En plena esquizofrenia política y financiera los errores del pasado pesan sobre el Reino de España de igual modo que lo hace el pavor durante una emergencia sanitaria. Somos, sin darnos cuenta, otro restaurante de lujo en el que han detectado un caso de infección por la bacteria de alta patogenicidad del momento de fisiología aún desconocida. En estos casos, la prudencia suele ser la norma más aplicada. Cuarentena y aislamiento para evitar nuevos contagios. El chef, por supuesto, intenta salvar la reputación de su establecimiento pero es demasiado tarde. Los clientes, a pesar de ser un público adinerado, experimentan el pánico humano. Un miedo irracional en aras de la propia supervivencia. El instinto más primario de las sociedades prehistóricas sigue latente en la genética. Sobre él, a lo largo de los siglos, hemos evolucionado cultural y técnicamente.

Esta semana el New York Times se hacía eco del primer avión en forma de escultura del aeropuerto de Castellón. Jocosamente la consideraba un símbolo de la ruina de España. El cataclismo tiene varios ejemplos similares pero no tan internacionales como el capricho del señor Fabra y el parto análogo de los señores Bono y Barreda en Ciudad Real. De barones con chistera trata todo este trajín. En la Comunidad Valenciana, antes espejo de modernidad del PP, Camps es ya un cadáver que, como Zapatero, nadie quiere exhibir. La petición formal de esta autonomía del rescate a través del nuevo mecanismo de financiación aprobado abre la trampilla del desfiladero por el que otras acabarán purgando los intestinos indigestados. Como pronto, Cataluña, Andalucía y Murcia pueden verse en un escenario de intervención formal en un plazo de semanas —los meses son unidades de medida de tiempo demasiado grandes para las circunstancias presentes—. Lo que todavía no hemos acabado de comprender es que el embudo facilitado pueda ser insuficiente en caso de flujo torrencial.

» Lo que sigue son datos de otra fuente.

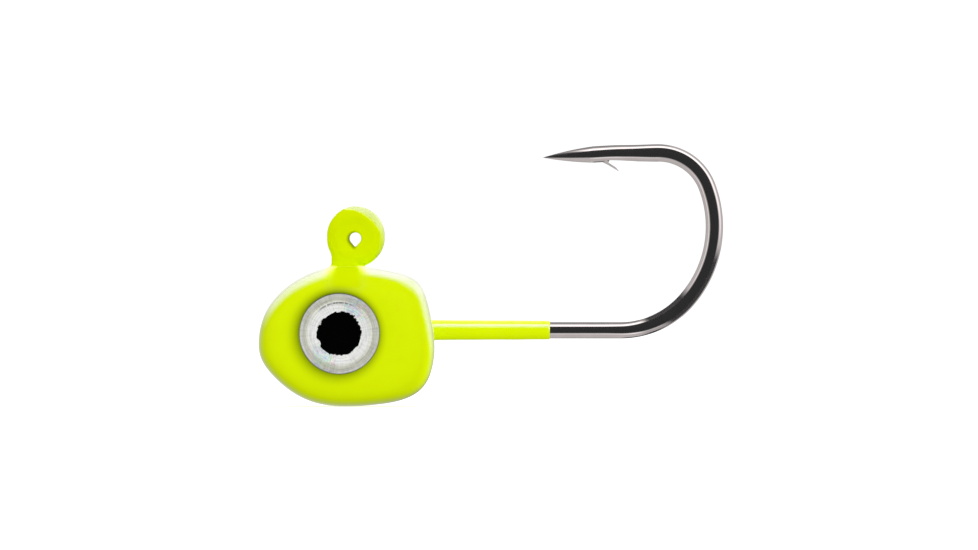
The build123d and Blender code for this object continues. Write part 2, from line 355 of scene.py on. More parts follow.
def foil_material():
    """Silver holographic film, greyer outside its dotted ring, with radial grain and two pastel fans."""
    material, tree = new_material("eye_foil")
    reach = attribute(tree, "reach")
    turn = attribute(tree, "turn")
    across, up = attribute(tree, "across"), attribute(tree, "up")

    def streaks(around, along, detail=3.0):
        """Noise with one scale round the eye and another along its radius."""
        parts = [product(tree, across, around), product(tree, up, around), product(tree, reach, along)]
        place = result(tree, "CombineXYZ", dict(enumerate(parts)))
        inputs = {"Vector": place, "Scale": 1.0, "Detail": detail, "Roughness": 0.6}
        return add_node(tree, "TexNoise", inputs).outputs["Fac"]

    def sector(middle, half):
        """1 in the middle of a sector of the disc, 0 outside it. Angles are in turns."""
        off = maths(tree, "ABSOLUTE", maths(tree, "SUBTRACT", turn, middle))
        off = maths(tree, "MINIMUM", off, one_minus(tree, off))
        return ramp(tree, maths(tree, "DIVIDE", off, half), [(0.0, 1.0), (0.6, 0.8), (1.0, 0.0)], smooth=True)

    zone = [(0.0, (0.90, 0.90, 0.89)), (0.70, (0.87, 0.87, 0.85)), (0.76, (0.76, 0.76, 0.69))]
    zone += [(0.83, (0.58, 0.58, 0.49)), (0.895, (0.62, 0.62, 0.55)), (0.935, (0.76, 0.74, 0.75))]
    zone = ramp(tree, reach, zone + [(0.975, (0.70, 0.69, 0.71)), (1.0, (0.55, 0.56, 0.53))])
    radial = ramp(tree, streaks(26.0, 1.5), [(0.34, 0.80), (0.48, 0.96), (0.62, 1.0)])
    rings = ramp(tree, streaks(1.6, 60.0), [(0.36, 0.72), (0.56, 1.0)])
    silver = mix_colour(tree, 1.0, mix_colour(tree, 1.0, zone, radial, "MULTIPLY"), rings, "MULTIPLY")
    patch = plus(tree, product(tree, streaks(3.2, 7.0, 2.0), 2.6), product(tree, turn, 5.0))
    pastel = [(0.0, (0.92, 0.66, 0.77)), (0.25, (0.60, 0.71, 0.95)), (0.5, (0.60, 0.92, 0.84))]
    pastel += [(0.75, (0.64, 0.82, 0.60)), (1.0, (0.92, 0.66, 0.77))]
    pastel = ramp(tree, maths(tree, "FRACT", patch), pastel)
    fans = maths(tree, "MAXIMUM", sector(0.155, 0.085), sector(0.655, 0.10))
    within = ramp(tree, reach, [(0.50, 0.0), (0.60, 1.0), (0.94, 1.0), (1.0, 0.3)])
    speckle = ramp(tree, streaks(12.0, 22.0), [(0.38, 0.15), (0.62, 1.0)])
    share = product(tree, fans, within, speckle)
    colour = mix_colour(tree, share, silver, pastel, "MULTIPLY")
    from_ring = maths(tree, "ABSOLUTE", maths(tree, "SUBTRACT", reach, DOTTED_RING))
    line = ramp(tree, from_ring, [(0.0, 1.0), (0.013, 1.0), (0.021, 0.0)])
    dots = ramp(tree, streaks(17.0, 0.0, 1.0), [(0.36, 0.15), (0.46, 1.0)])
    dotted = product(tree, line, sector(0.268, 0.115), dots, 0.85)
    colour = mix_colour(tree, dotted, colour, (0.06, 0.05, 0.055))
    ticks = maths(tree, "SINE", product(tree, turn, 2 * pi * FOIL_TICKS))
    inputs = {
        "Base Color": colour,
        "Metallic": 0.25,
        "Roughness": 0.42,
        # Painted light: the foil glows in its own colours, so that it reads bright under the dome
        "Emission Color": colour,
        "Emission Strength": 0.30,
        "Normal": bump(tree, ticks, 0.003, 0.4),
    }
    return finish_material(material, principled(tree, inputs))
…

Con el techo psicológico del 7% de la rentabilidad del bono de deuda a diez años perforado, el cielo del vacío sobre nuestras cabezas de torna más oscuro. El nudo de la prima de riesgo de 610 puntos alrededor del cuello es tan ceñido que apenas deja pasar el aire. Estamos ahogándonos lentamente, jodidos como el Perú —en palabras de Vargas Llosa—. Parecerá que nos han abandonado, que nuestros aliados se han desentendido de nosotros. Todo lo contrario. Somos el nuevo negocio de los fondos de rescate quienes se cobrarán un interés por determinar de un dinero previamente obtenido a un precio —rentabilidad— muy bajo.

En estos momentos en los que el mundo nos mira con recelo, no comprende nuestras incoherencias, desmanes, desfalcos, corruptelas nos esmeramos inútilmente en dar capas de barniz sobre las anteriores. Que todo brille de cara a la galería. Es posible que en breve tengamos otro burladero público. El flamante aeropuerto de Corvera cerrado herméticamente comienza a percibirse como otro arbitrio más del derroche español. Las causas por las cuales permanece cerrado desprenden un intenso tufo político. El sarcasmo de la historia de Murcia alcanza incluso el humor (ácido, por supuesto). En el momento en el que el Gobierno de la nación debería cerrar una larga lista de aeropuertos tiene en la fiambrera uno recién horneado. El horno no está para bollos, dirá usted con sentido común. Tampoco el cuerpo para fiestas. Todo el ajuste real del sector público que Alemania coordinará contempla, ténganlo claro, las infraestructuras españolas. Puede que el Gobierno de Murcia arda con su vecinos en otra falla valenciana con la pirotecnia de la señora Merkel y los bomberos del señor Hollande.

Tarde o temprano acabaremos entonando una versión del Deutschland über alles (Das Deutschlandlied) — el himno alemán— con guitarras, caja y palmas tal y como hicieron Los Manolos con el All my loving de The Beatles en los Juegos Olímpicos de Barcelona 92. Queramos o no, nuestra naturaleza es desenfadada, jovial, la alegría de la huerta. A simpáticos tenemos pocos competidores.

Eso sí, quedan ustedes advertidos; que nadie se imagine a doña Angela —sin tilde— taconeando en esta fiesta. No lo verán sus ojos.